Theodore Roosevelt's The Strenuous Life made the American Dream into a ideal Americans could visualize for society around the world. Imagery of the prosperity of civilization became a major propaganda point for pushing imperialist invasions in the Philippines, Puerto Rico, Cuba, and Hawaii. Political cartoons produced an agenda driven effort to portray these territories as uncivilized societies which required American intervention. Racialized caricatures manipulated the American public into intervening for its own interests without regard for the people they intended to colonize.
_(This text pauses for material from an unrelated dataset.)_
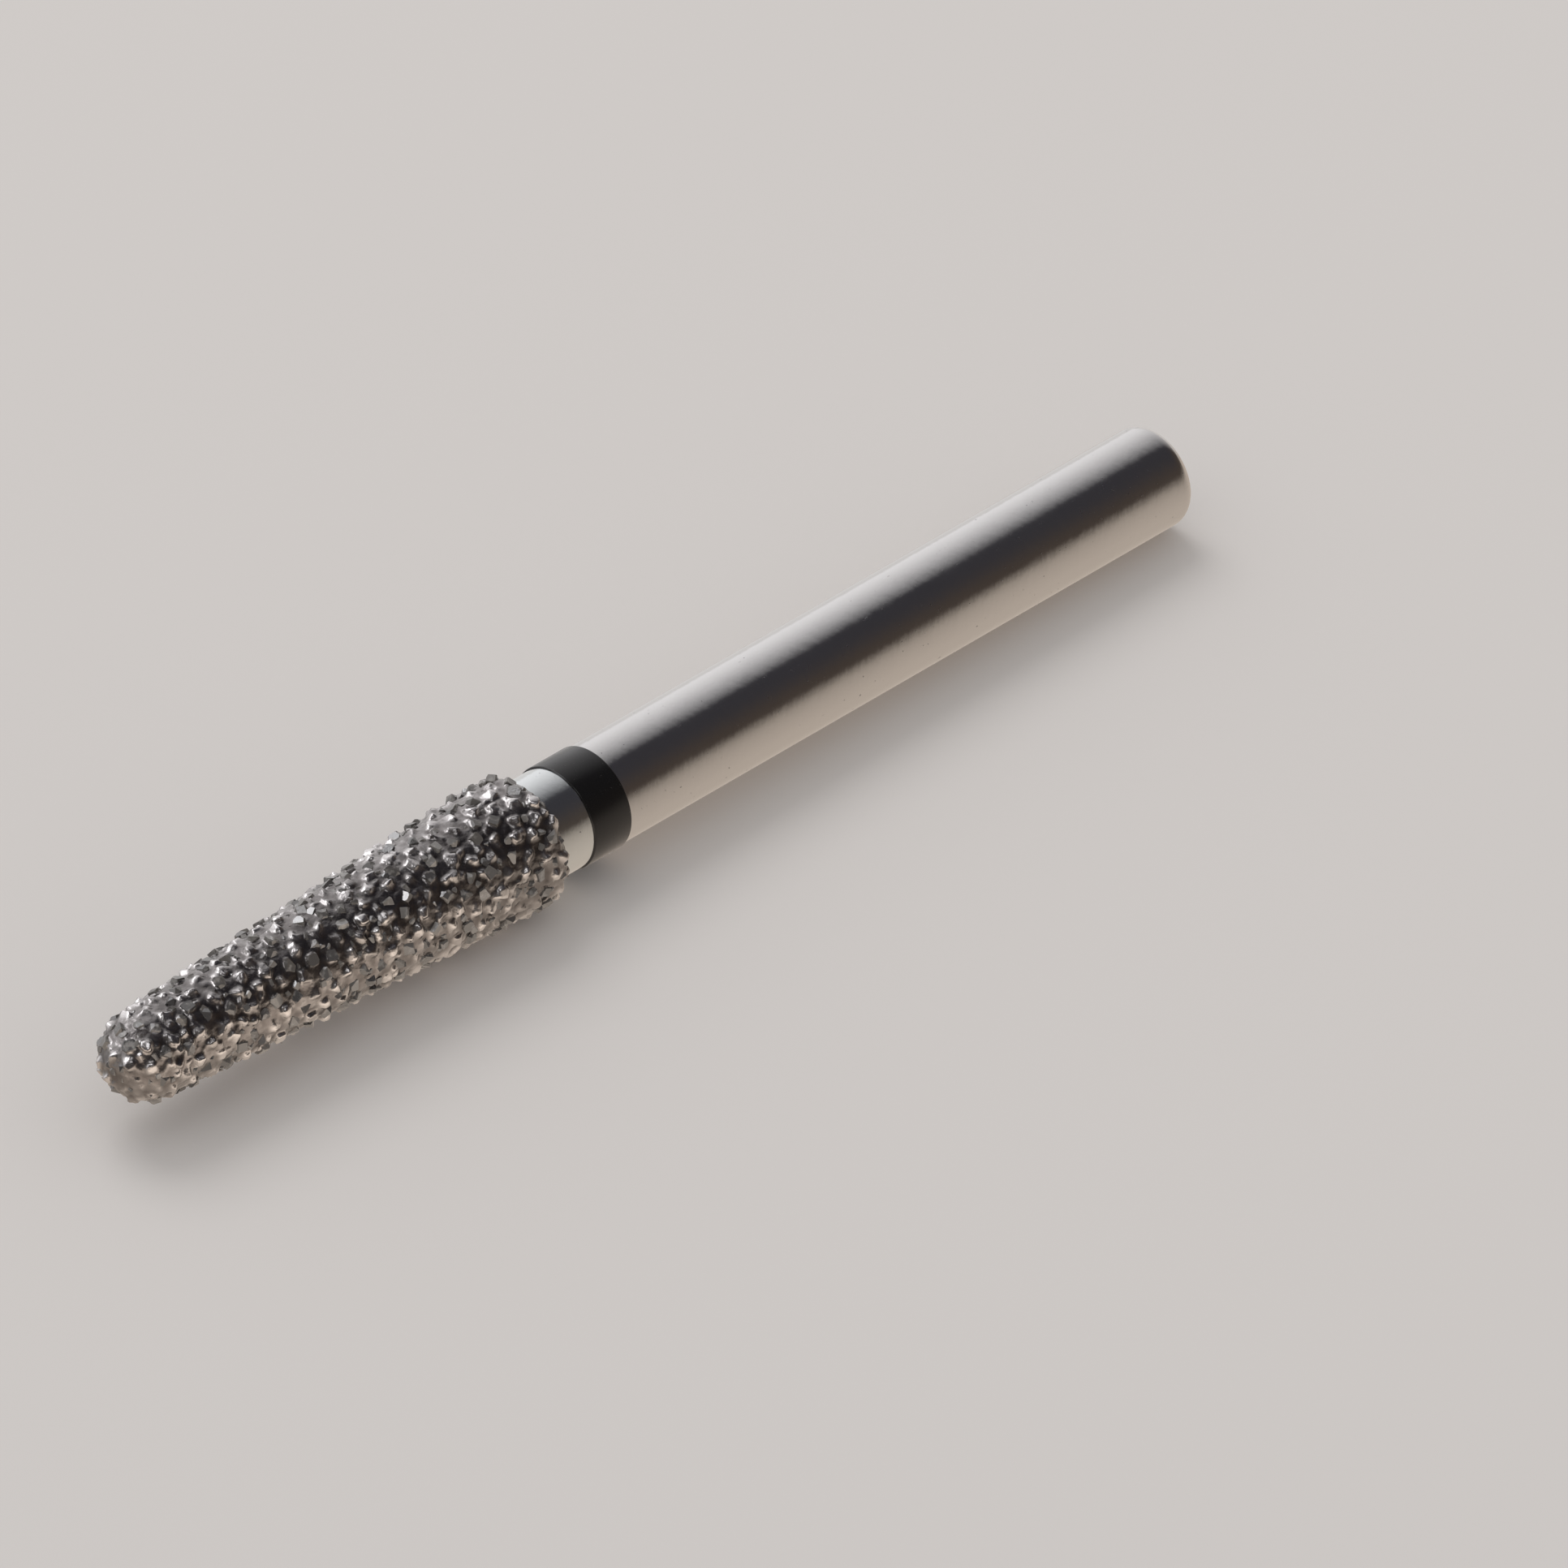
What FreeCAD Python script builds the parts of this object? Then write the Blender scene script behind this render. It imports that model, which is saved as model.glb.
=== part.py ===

William Jennings Bryan condemned the US occupation of the Philippines in 1900 at the Indianapolis Democratic Convention and pointed out that though the war was sold under the façade of building up their society while colonization would refuse to educate Filipinos for fear of revolt. He highlights that the war would bring profit to “army contractors...ship owners...those who seize upon the franchises...officials whose salaries would be fixt here and paid over there.” Meanwhile, the illusion of shared sacrifice and success in the war will “bring expenditure without return and risk without reward” to the “farmer...laboring man and to the vast majority of those engaged in other occupations.” Bryan warns his audience “be not deceived.”